Customer: he claims to be in wash dc. my location is AZ
JA: Have you contacted the manufacturer?
Customer: this in regaurd to a prize winning
JA: Anything else you want the lawyer to know before I connect you?
Customer: just trying to find out if this guy is lagitamant
Submitted: 4 months ago.
Category: Consumer Protection Law
Expert:  Zoey, JD replied 4 months ago.

Hi,

I'm Zoey and I'll be assisting you. I'm reviewing your question now. Please be patient while I research and compose a reply for you.

Expert:  Zoey, JD replied 4 months ago.

No, this is not legitimate. It is a scam, and here's why:

Our National agency for consumer protection is the Federal Trade Commission. On a state level each state's Attorney General handles consumer protection claims. Neither has anything to do with distributing contest winnings.

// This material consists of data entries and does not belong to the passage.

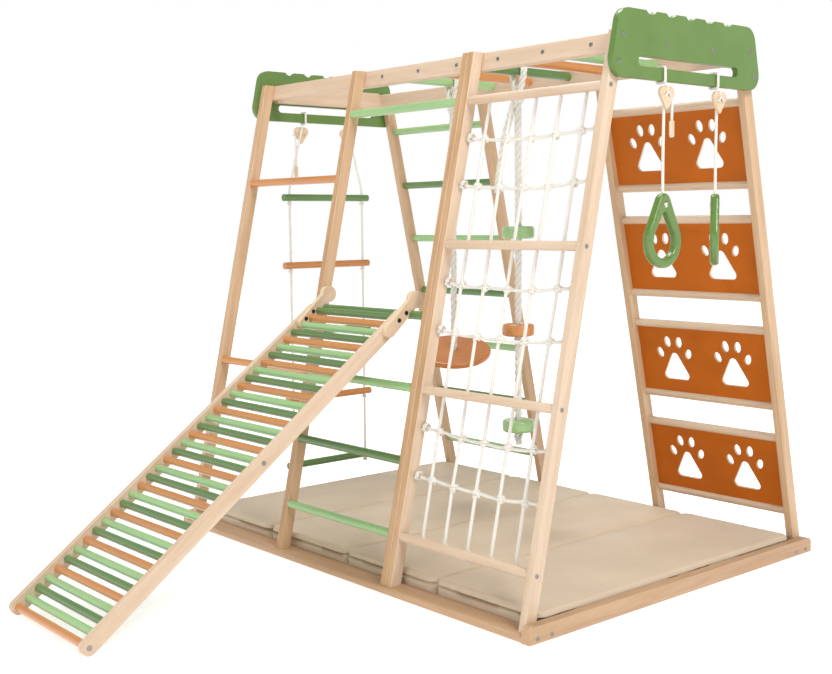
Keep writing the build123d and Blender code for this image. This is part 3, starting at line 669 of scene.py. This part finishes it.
def net_and_loops():
    """The climbing net, and the rope loops round the end boards, as one piece of the frame."""
    build = Builder()
    for x in NET_COLUMNS:
        upright_rope(build, x)
    for z in NET_HEIGHTS:
        cross_rope(build, z)
    for side, y in ((1, RING_Y[0]), (1, RING_Y[1]), (-1, -LADDER_TOP_Y), (-1, LADDER_TOP_Y)):
        build.tube(loop_line(side, y), ROPE_R * 0.97, 12, closed=True)
    build.finish("net_and_board_loops", "gym_frame", "thin_rope", THIN_ROPE, ["net_and_loops"])


def loop_line(side, y):
    """Closed line of a loop round an end board's lower bar."""
    corner = 0.0044
    line = []
    for turn, (cx, cz) in enumerate(((1, 1), (-1, 1), (-1, -1), (1, -1))):
        mid_x = side * LOOP_X + cx * (LOOP_HALF - corner)
        mid_z = (LOOP_LOW + LOOP_HIGH) / 2 + cz * ((LOOP_HIGH - LOOP_LOW) / 2 - corner)
        for i in range(7):
            angle = pi / 2 * (turn + i / 6)
            line.append(Vector((mid_x + corner * cos(angle), y, mid_z + corner * sin(angle))))
    return line


net_and_loops()


# Floor mats ---------------------------------------------------------------------------------------
def outline(half_x, half_y, corner):
    """Rounded rectangle with evenly spread points."""
    points = []
    for cx, cy, start in ((1, 1, 0), (-1, 1, 1), (-1, -1, 2), (1, -1, 3)):
        for i in range(9):
            angle = pi / 2 * (start + i / 8)
            middle = Vector((cx * (half_x - corner), cy * (half_y - corner), 0))
            points.append(middle + Vector((cos(angle), sin(angle), 0)) * corner)
    return even(points + points[:1], 2 * (half_x + half_y) / MAT_STEPS)[:-1]


def mat_profile(half_x):
    """Inset and height of each ring of points, from the foot up; no height means on the crowned top."""
    rings = [(0.0015, 0.004), (0.0, 0.012), (0.0, 0.030), (0.0, 0.046)]
    for i in range(7):
        angle = pi / 2 * i / 6
        rings.append((MAT_EDGE * (1 - cos(angle)), MAT_H - MAT_EDGE + MAT_EDGE * sin(angle)))
    rings += [(MAT_EDGE + 0.006 * 1.28 ** i, None) for i in range(16)]
    return [(inset, z) for inset, z in rings if inset < half_x * 0.97]


def mat_surface(centre):
    """Padded panel: rounded sides with a seam, crowned top with dents and puckers by the seam."""
    half_x, half_y = MAT_W / 2, MAT_D / 2
    count = len(outline(half_x, half_y, MAT_CORNER))
    verts, faces = [], []
    profile = mat_profile(half_x)
    for inset, z in profile:
        loop = outline(half_x - inset, half_y - inset, max(0.012, MAT_CORNER - inset))
        for p in spread(loop + loop[:1], count + 1)[:-1]:
            verts.append(place_on_mat(p, z, inset, half_x, half_y, centre))
    last = (len(profile) - 1) * count
    for low in range(0, last, count):
        for k in range(count):
            m = (k + 1) % count
            faces.append([low + k, low + m, low + count + m, low + count + k])
    faces.append([last + k for k in range(count)])
    faces.append([k for k in range(count - 1, -1, -1)])
    return verts, faces


def place_on_mat(p, z, inset, half_x, half_y, centre):
    """Height and dents of one point of the mat, for its inset from the outline."""
    here = p + centre
    a, b = abs(p.x) / half_x, abs(p.y) / half_y
    on_long_side = a > b
    if z is None:
        crown = 0.0045 * (1 - a ** 4) * (1 - b ** 6)
        dent = 0.0022 * noise.noise(here * 4.5) + 0.0009 * noise.noise(here * 14)
        z = MAT_H + crown + dent - 0.0012
    fade = max(0.0, 1 - inset / 0.05)
    along = here.y if on_long_side else here.x
    pucker = 0.0011 * fade * noise.noise(Vector((along * 42, 0, 3.1)))
    if inset < 0.002:
        belly = 0.0015 * noise.noise(Vector((here.x * 6, here.y * 6, z * 30)))
        outward = Vector((p.x, 0, 0)) if on_long_side else Vector((0, p.y, 0))
        here = here - outward.normalized() * max(0, 0.0012 + belly * 0.5)
    return Vector((here.x, here.y, z + pucker if z > 0.02 else z))


def mats():
    for index, x in enumerate(MAT_X):
        centre = Vector((x, 0, 0))
        verts, faces = mat_surface(centre)
        mesh = bpy.data.meshes.new("floor_mat")
        mesh.from_pydata([tuple(v) for v in verts], [], faces)
        mesh.polygons.foreach_set("use_smooth", [True] * len(mesh.polygons))
        mesh.materials.append(MAT)
        panel = link(f"floor_mat_{index + 1}", mesh)
        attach(panel, "gym_frame")
        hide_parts("floor_mats")
        build = Builder()
        seam = outline(MAT_W / 2 - 0.0012, MAT_D / 2 - 0.0012, MAT_CORNER)
        build.tube([p + centre + Vector((0, 0, 0.0065)) for p in seam], 0.0013, 8, closed=True)
        build.finish(f"floor_mat_{index + 1}_piping", "gym_frame", "mat_cover", MAT_PIPING)


mats()


# Finish of the CAD pieces -------------------------------------------------------------------------
def islands(mesh):
    """Label of the loose solid that each vertex belongs to, joining the split seams."""
    co = np.empty(len(mesh.vertices) * 3)
    mesh.vertices.foreach_get("co", co)
    co = co.reshape(-1, 3)
    _, same = np.unique(np.round(co * 2e4).astype(np.int64), axis=0, return_inverse=True)
    same = same.reshape(-1)
    edges = np.empty(len(mesh.edges) * 2, dtype=np.int64)
    mesh.edges.foreach_get("vertices", edges)
    edges = same[edges.reshape(-1, 2)]
    label = np.arange(same.max() + 1)
    while True:
        low = np.minimum(label[edges[:, 0]], label[edges[:, 1]])
        before = label.copy()
        np.minimum.at(label, edges[:, 0], low)
        np.minimum.at(label, edges[:, 1], low)
        label = label[label]
        if (label == before).all():
            return co, label[same]


def give_grain(obj):
    """Store coordinates along each solid's length, with its own offset and tone."""
    co, label = islands(obj.data)
    grain, own = np.zeros_like(co), np.zeros(len(co))
    for value in np.unique(label):
        chosen = label == value
        points = co[chosen] - co[chosen].mean(0)
        _, axes = np.linalg.eigh(np.cov(points.T))
        shift = random.uniform(0, 40)
        grain[chosen] = points @ axes[:, ::-1] + (shift, 0, 0)
        own[chosen] = random.random()
    where = obj.data.attributes.new("grain", "FLOAT_VECTOR", "POINT")
    where.data.foreach_set("vector", grain.reshape(-1))
    shade = obj.data.attributes.new("tone", "FLOAT", "POINT")
    shade.data.foreach_set("value", own)
    return label


def paint(name, *materials, pick=None):
    """Put materials on a CAD node; pick gives the slot index for a face."""
    obj = nodes[name]
    give_grain(obj)
    obj.data.materials.clear()
    for material in materials:
        obj.data.materials.append(material)
    if pick:
        for face in obj.data.polygons:
            face.material_index = pick(face)


def leg_face(face):
    """Left and rear legs: darker, warmer wood, partly painted shade; inner front legs' front faces: painted
    shade over darker grain.
    """
    front = face.center.y < 0
    if front and INNER_LEGS[0] < face.center.x < INNER_LEGS[1] and abs(face.normal.x) < 0.5:
        return 1
    return 2 if face.center.x < 0 or not front else 0


def panel_face(face):
    wall_normal = Vector((0, cos(LEAN), sin(LEAN)))
    return 0 if abs(face.normal.dot(wall_normal)) > 0.9 else 1


def plate_face(face):
    """Plywood plates stand with their faces towards X; their rims show the layers."""
    return 0 if abs(face.normal.x) > 0.8 else 1


def rail_face(face):
    """Hook plates on the slide's rails show plywood rims, the rails are solid wood."""
    plate = any(low < face.center.x < high for low, high in HOOK_PLATES)
    return 1 if plate and abs(face.normal.x) < 0.8 and face.center.z > HOOK_Z else 0


def tie_bar(face):
    return 0 if face.center.z < 0.1 else 1 if face.center.z < 0.5 else 2


def step_colour(face):
    return 0 if face.center.z > 0.85 else 1 if face.center.z > 0.55 else 2


def ladder_piece(face):
    """Rungs alternate green and orange; tensioners and bead above them are pale wood."""
    z = face.center.z
    if z > 1.15:
        return 2
    return 0 if min(range(5), key=lambda i: abs(LADDER_RUNGS[i] - z)) % 2 == 0 else 1


def bolt_face(face):
    """Dark bolts in the hook plates, bright screws below."""
    return 1 if face.center.z > HOOK_Z else 0


def bar_colour(index):
    """Orange, light, dark, light at the foot, then orange, dark, light repeating."""
    if index < 4:
        return (ORANGE, LIGHT_GREEN, DARK_GREEN, LIGHT_GREEN)[index]
    return (ORANGE, DARK_GREEN, LIGHT_GREEN)[(index - 4) % 3]


def paint_all():
    paint("legs", BIRCH, BIRCH_SHADED_FRONT, BIRCH_WARM_SHADE, pick=leg_face)
    paint("top_beams", BIRCH)
    paint("base_frame", BIRCH_BASE)
    paint("natural_rungs", BIRCH)
    paint("end_boards", BOARD_GREEN)
    paint("orange_rungs", ORANGE)
    paint("light_green_rungs", LIGHT_GREEN)
    paint("dark_green_rungs", DARK_GREEN)
    paint("paw_panels", PANEL_ORANGE, PALE, pick=panel_face)
    paint("slide_rails", BIRCH, PLY_EDGE, pick=rail_face)
    paint("slide_tie_bars", ORANGE, LIGHT_GREEN, DARK_GREEN, pick=tie_bar)
    paint("slide_screws", ZINC, DARK_BOLT, pick=bolt_face)
    paint("frame_screws", ZINC)
    paint("ring_near", RING_GREEN)
    paint("ring_far", RING_GREEN)
    paint("ring_near_toggle", PALE, PLY_EDGE, pick=plate_face)
    paint("ring_far_toggle", PALE, PLY_EDGE, pick=plate_face)
    paint("rope_ladder_rungs", DARK_GREEN, ORANGE, PALE, pick=ladder_piece)
    paint("swing_seat", DISC_ORANGE)
    paint("step_discs", LIGHT_GREEN, ORANGE, LIGHT_GREEN, pick=step_colour)
    for index in range(SLIDE_BARS):
        name = f"slide_roller_{index + 1:02d}"
        if name in nodes:
            paint(name, bar_colour(index))


def ease_edges(name, width):
    """Small round on the sawn edges of a CAD piece."""
    obj = nodes[name]
    weld = obj.modifiers.new("weld", "WELD")
    weld.merge_threshold = 0.00002
    bevel = obj.modifiers.new("ease", "BEVEL")
    bevel.width = width
    bevel.segments = 2
    bevel.limit_method = "ANGLE"
    bevel.angle_limit = radians(50)
    bevel.harden_normals = True


paint_all()
for piece, edge in (("legs", 0.0012), ("top_beams", 0.0012), ("end_boards", 0.005), ("base_frame", 0.0012),
                    ("slide_rails", 0.0014), ("paw_panels", 0.0006)):
    ease_edges(piece, edge)


# Studio -------------------------------------------------------------------------------------------
def area_light(name, place, target, size, power):
    data = bpy.data.lights.new(name, "AREA")
    data.shape = "RECTANGLE"
    data.size, data.size_y = size
    data.energy = power
    light = bpy.data.objects.new(name, data)
    light.location = place
    light.rotation_euler = (Vector(target) - Vector(place)).to_track_quat("-Z", "Y").to_euler()
    bpy.context.collection.objects.link(light)


def studio_sky():
    """White round the horizon, where it shows as the background, and dimmer overhead."""
    world = bpy.data.worlds.new("studio")
    world.use_nodes = True
    tree = world.node_tree
    where = tree.nodes.new("ShaderNodeTexCoord")
    part = tree.nodes.new("ShaderNodeSeparateXYZ")
    tree.links.new(where.outputs["Generated"], part.inputs["Vector"])
    back = tree.nodes["Background"]
    back.inputs["Color"].default_value = (1, 1, 1, 1)
    strength = map_range(tree, part.outputs["Z"], 0.26, 0.45, 1.0, 0.26)
    tree.links.new(strength, back.inputs["Strength"])
    bpy.context.scene.world = world


def studio_floor():
    """White floor that glows more further out, where the lamps no longer reach it."""
    half = 14
    mesh = bpy.data.meshes.new("floor")
    corners = [(-half, -half, 0), (half, -half, 0), (half, half, 0), (-half, half, 0)]
    mesh.from_pydata(corners, [], [(0, 1, 2, 3)])
    shader = Shader("studio_floor", 0.9, 0.1)
    reach = shader.node("ShaderNodeVectorMath", Vector=shader.here())
    reach.operation = "LENGTH"
    shader.put(shader.main, "Emission Color", (1, 1, 1, 1))
    shader.put(shader.main, "Emission Strength", shader.ramp(reach.outputs["Value"], 1.8, 5.0, 0.62, 0.85))
    mesh.materials.append(shader.finish((0.68, 0.68, 0.68, 1)))
    link("floor", mesh)


def studio():
    studio_sky()
    studio_floor()
    area_light("key", (4.4, -1.0, 4.6), (0, -0.2, 0.4), (1.6, 1.6), 190)
    area_light("front", (0.4, -5.0, 2.6), (0, -0.3, 0.5), (3.0, 2.0), 60)
    area_light("top", (-1.2, 0.2, 5.0), (-0.2, -0.2, 0.3), (2.0, 2.0), 125)


studio()
bpy.context.scene.view_settings.view_transform = "Standard"
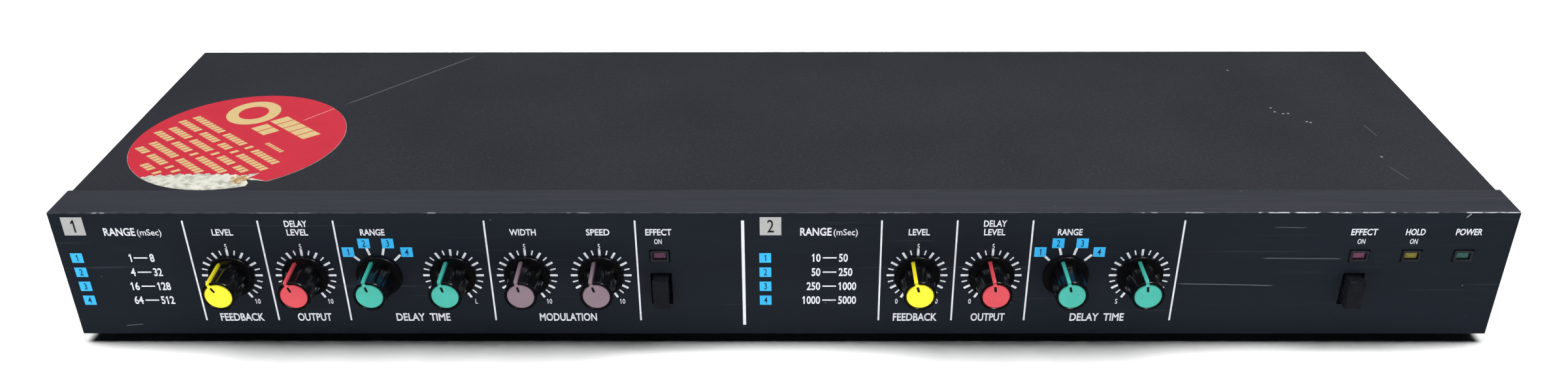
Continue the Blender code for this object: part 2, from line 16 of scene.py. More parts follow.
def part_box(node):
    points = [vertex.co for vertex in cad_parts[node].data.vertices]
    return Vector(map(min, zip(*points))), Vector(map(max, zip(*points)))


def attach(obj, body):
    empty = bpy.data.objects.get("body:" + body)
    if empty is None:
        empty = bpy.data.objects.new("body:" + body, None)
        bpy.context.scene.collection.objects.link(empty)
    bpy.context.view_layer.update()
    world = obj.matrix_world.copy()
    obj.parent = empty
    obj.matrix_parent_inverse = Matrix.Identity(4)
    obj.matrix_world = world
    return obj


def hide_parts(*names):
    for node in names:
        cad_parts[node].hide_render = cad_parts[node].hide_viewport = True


MM = 0.001

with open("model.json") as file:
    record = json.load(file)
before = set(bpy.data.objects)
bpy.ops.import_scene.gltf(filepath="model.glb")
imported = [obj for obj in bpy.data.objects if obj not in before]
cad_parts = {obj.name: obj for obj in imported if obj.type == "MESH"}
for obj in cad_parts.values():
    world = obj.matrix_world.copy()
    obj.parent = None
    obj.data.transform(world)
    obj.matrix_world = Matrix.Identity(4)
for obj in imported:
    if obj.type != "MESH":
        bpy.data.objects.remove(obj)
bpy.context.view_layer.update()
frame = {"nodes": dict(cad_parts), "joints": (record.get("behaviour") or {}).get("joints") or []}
NODES = frame["nodes"]

PANEL_LOW, PANEL_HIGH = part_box("front_panel")
COVER_LOW, COVER_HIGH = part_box("top_cover")
TRAY_LOW, TRAY_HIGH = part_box("chassis_tray")
FACE_Y = PANEL_LOW.y
PANEL_BOTTOM = PANEL_LOW.z
PANEL_TOP = PANEL_HIGH.z
REAR_Y = COVER_HIGH.y
COVER_TOP = COVER_HIGH.z

TURN_PREFIX = "_turn"
DIAL_STOP = 150
RANGE_STOP = 45
IN_MM = Matrix.Scale(MM, 4)
SHARP = math.radians(35)


def turn_by(degrees, axis="Z"):
    return Matrix.Rotation(math.radians(degrees), 4, axis)


# Meshes and pieces


def mesh_of(bm, name):
    bmesh.ops.recalc_face_normals(bm, faces=bm.faces)
    mesh = bpy.data.meshes.new(name)
    bm.to_mesh(mesh)
    bm.free()
    return mesh


def add_object(name, data):
    made = bpy.data.objects.new(name, data)
    bpy.context.scene.collection.objects.link(made)
    return made


def add_piece(name, mesh, finishes, body="root", slot=None, stands_for=()):
    """A shown piece that rides on a body, with one finish for each of its mesh's material numbers."""
    piece = add_object(name, mesh)
    for index, finish in enumerate(finishes):
        if index < len(mesh.materials):
            mesh.materials[index] = finish
        else:
            mesh.materials.append(finish)
    mesh.shade_smooth()
    mesh.set_sharp_from_angle(angle=SHARP)
    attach(piece, body)
    if stands_for:
        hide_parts(*stands_for)
    return piece


def ease_edges(piece, width, segments=2):
    """Rounds the piece's sharp edges by this width."""
    bevel = piece.modifiers.new("eased edges", "BEVEL")
    bevel.width = width
    bevel.segments = segments
    bevel.limit_method = "ANGLE"
    bevel.angle_limit = SHARP
    bevel.harden_normals = False
    return piece


def applied(mesh, modify):
    """The mesh with the modifiers that modify(obj) adds to it."""
    obj = add_object("being_made", mesh)
    modify(obj)
    bpy.context.view_layer.update()
    graph = bpy.context.evaluated_depsgraph_get()
    made = bpy.data.meshes.new_from_object(obj.evaluated_get(graph))
    bpy.data.objects.remove(obj)
    return made


def combine(mesh, other_mesh, operation="DIFFERENCE"):
    """The mesh less the other's shape, or joined with it."""
    other = add_object("other", other_mesh)

    def modify(obj):
        modifier = obj.modifiers.new("combine", "BOOLEAN")
        modifier.operation = operation
        modifier.solver = "EXACT"
        modifier.object = other

    made = applied(mesh, modify)
    bpy.data.objects.remove(other)
    return made


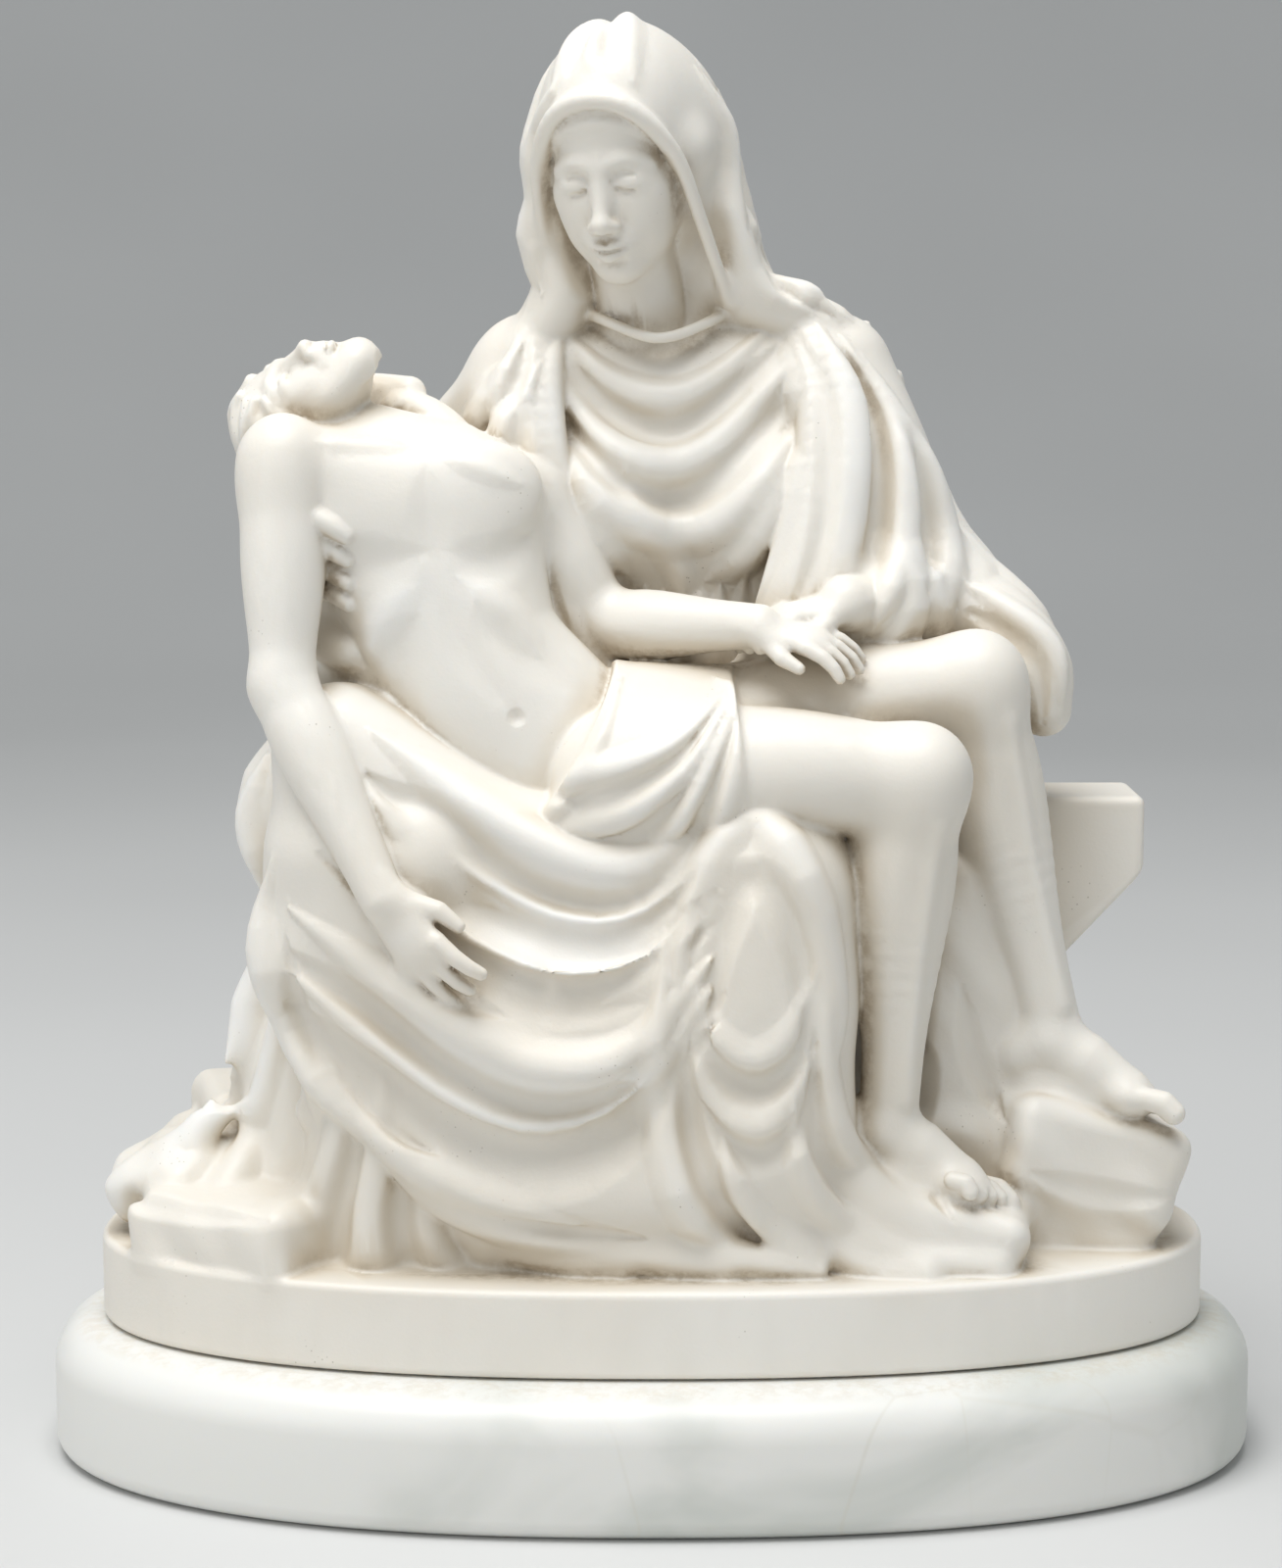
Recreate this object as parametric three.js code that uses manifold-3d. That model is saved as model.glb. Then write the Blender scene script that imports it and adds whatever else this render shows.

The so-called Consumer Protection Bureau sounds official but it doesn't exist. it's just a name designed to fool you into paying a large sum of money to get winnings you are never going to receive because this contest is a fraud.

The Better Business Bureau warns of the Consumer protection Bureau contest scams here on their website.

Here's some information you should keep in mind the next time you learn you are a contest winner:

Scammers always want you to believe that you can be picked out of thin air and become a contest winner. You can't. You must always enter a contest to win it.

Lottery winners are paid out of the proceeds of lottery tickets. If you don't buy your ticket you can't win, and you must present a valid ticket to claim your winnings. US lottery tickets cannot be sold on line. It's against Federal law. You must buy them in person from agents at specially designated locations.

Sweepstakes winners must complete an entry form and sign up for the contest. Sweepstakes also require you to submit your half of the entry form as proof before you can claim your prize. Your half of the form with your winning number matches the information the company has on the other half which was pulled from the drawing.

Finally, when you win a real contest, the money already belongs to you. So you NEVER have to pay anything up front to receive something that's already yours.

In any legitimate contest, if there were indeed any transfer expenses, the contest would simply deduct it from your money which they already have and just give you a check for the rest. But with a scam contest, if you notify them, they will ask for money up front for taxes, insurance, courier or transfer fees, or they will give you a partial check and ask you to deposit it and use the money to pay a third party. There's no need for any of that with a real contest.

The up front fee is the #1 sign of a contest scam. If you're asked to pay for any reason at all, it's a fraud.

Expert:  Zoey, JD replied 4 months ago.

Just checking in to see if you need more help or any clarification of my answer. If so, please reply here on this question thread.